I bambini di Una nuova amica di François Ozon, personaggi secondarissimi, guardano gli adulti, imparano dagli adulti e crescendo diventeranno, molto probabilmente, anche più incerti, insoddisfatti, nevrotici e “perversi” dei loro genitori. È una delle morali che si ricavano da questo ennesimo film di Ozon sul desiderio, sulle fragili identità sessuali, sulle libido mal fissate (direbbe Freud) che sono la sua ossessione e che sembrano essere una costante del nostro tempo, a giudicare da film romanzi commedie e cronache che ne trattano.
Ad affrontare di petto la questione fu sul finire degli anni ottanta lo spagnolo Pedro Almodóvar, forte della fine di una dittatura basata sulla triade patria-chiesa-famiglia. I suoi primi film esprimevano la necessaria liberazione dalle repressioni precedenti, che non erano solo politiche. L’ottica era libertaria, ma diventò presto una nuova forma di conformismo.
Anche in Italia, nello stesso decennio, dopo lo scialo delle sfrenate infermiere, segretarie, zie e cugine degli anni settanta, dimostrazione palese dell’infantilismo del maschio nazionale, quel che era sfogo diventò maniera, con una nuova classe emergente e al potere: la sfrenata piccola borghesia che divorò quel che restava del proletariato e della borghesia facendone un unico pastone di inedita volgarità (quegli anni avranno per sempre un nome, Berlusconi, ma non hanno certamente risparmiato la sinistra, che perse ogni diversità e autonomia, e diventò uguale).
Ma in Francia? Forte di tradizioni borghesi molto più solide, si trattò – e Ozon ne è la dimostrazione – di un aggiornamento “con stile”. L’ottica era qui razionale, cartesiana, nella quale l’esplorazione delle varietà del desiderio fa parte di una tradizione (da Sade a Laclos, da Bataille a Breton), che in Ozon si fa semplicemente più mediatica e riguarda tutti, privata di ogni super-io e ogni dover essere: esplorazione come affermazione, come difesa e illustrazione di nuovi modi di affermare i diritti del desiderio quali che siano (dopo il ’68 anche quelli dei pedofili, per esempio).
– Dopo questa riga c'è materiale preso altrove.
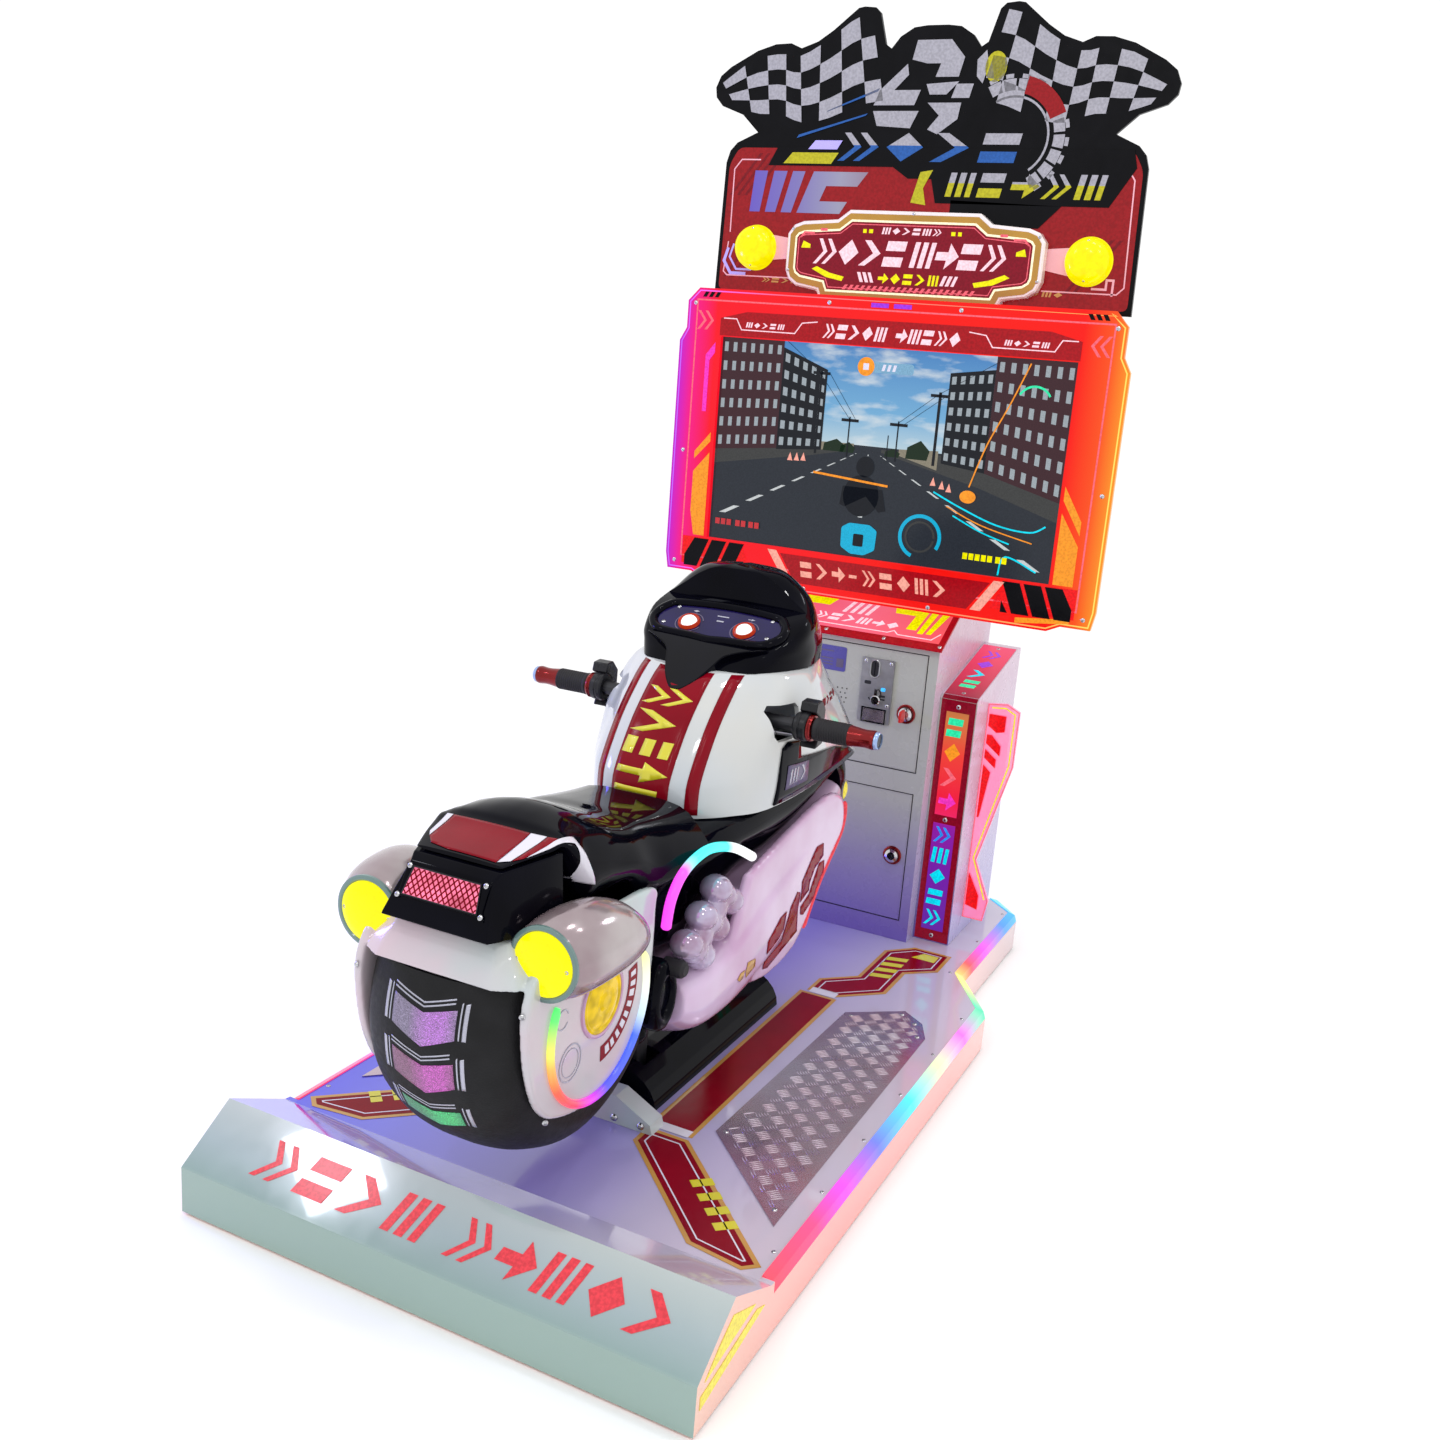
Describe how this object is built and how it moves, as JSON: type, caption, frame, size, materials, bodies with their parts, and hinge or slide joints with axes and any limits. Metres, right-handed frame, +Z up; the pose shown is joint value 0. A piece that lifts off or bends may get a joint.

Basta trovare (o conquistare, o corrompere) i partner adeguati: e ce n’è sempre uno, nel mucchio.
Ozon si è fatto una specialità del racconto delle varianti meno abituali dei comportamenti sessuali nell’ottica tardoborghese, o meglio di quella piccola borghesia universale che è proprio quella di oggi, ma di cui già Adorno diceva che si considera “la depositaria dell’umano”. In altri film (Sotto la sabbia, CinquePerDue, Nella casa) lo ha fatto con un po’ più di verve e originalità che qui, forse perché questo lo ha scritto da solo, senza l’aiuto di cosceneggiatrici, donne che gli portavano se non altro uno sguardo altro e più vario.
Qui la levigatezza della confezione, da rivista di moda o di arredamento, la prevedibilità della costruzione, dominano sulla trama e ne tolgono perfino la morbosità, rendendo patinata anche quella. Il romanzo di Ruth Rendell che è alla base della storia è certamente più insinuante del film che ne ha tratto Ozon, con i suoi personaggini che sembrano figurine ritagliate dalle riviste di cui sopra anziché persone fatte di carne e di istinti.
Di due amiche di famiglie molto “bene” una muore, la sopravvissuta scopre che il marito ama travestirsi da donna e pian piano resta presa nel gioco trascurando il suo, di sposo. Con quel che ne segue, e con un finale positivo di nuova “coppia di fatto”, due signore di cui una dotata dell’organo maschile della riproduzione.
Il mondo va avanti, anche se l’irrimediabile incontro tra eros e thanatos insidia qua e là l’armonia dell’ordine borghese. Non ci si scandalizza e tanto meno ci si indigna, ma certamente ci si annoia (il film sfiora spesso il ridicolo, ma fallisce anche in questo). E se si vuol proprio saperne di più sui desideri e le varianti o deviazioni sessuali degli esseri umani, meglio ricorrere al vecchio e ben più “scandaloso” manuale di Krafft-Ebing (del 1886) caro al Pasolini di Porcile, ma augurandoci che non capiti nelle mani di Ozon, che normalizzerebbe anche quello.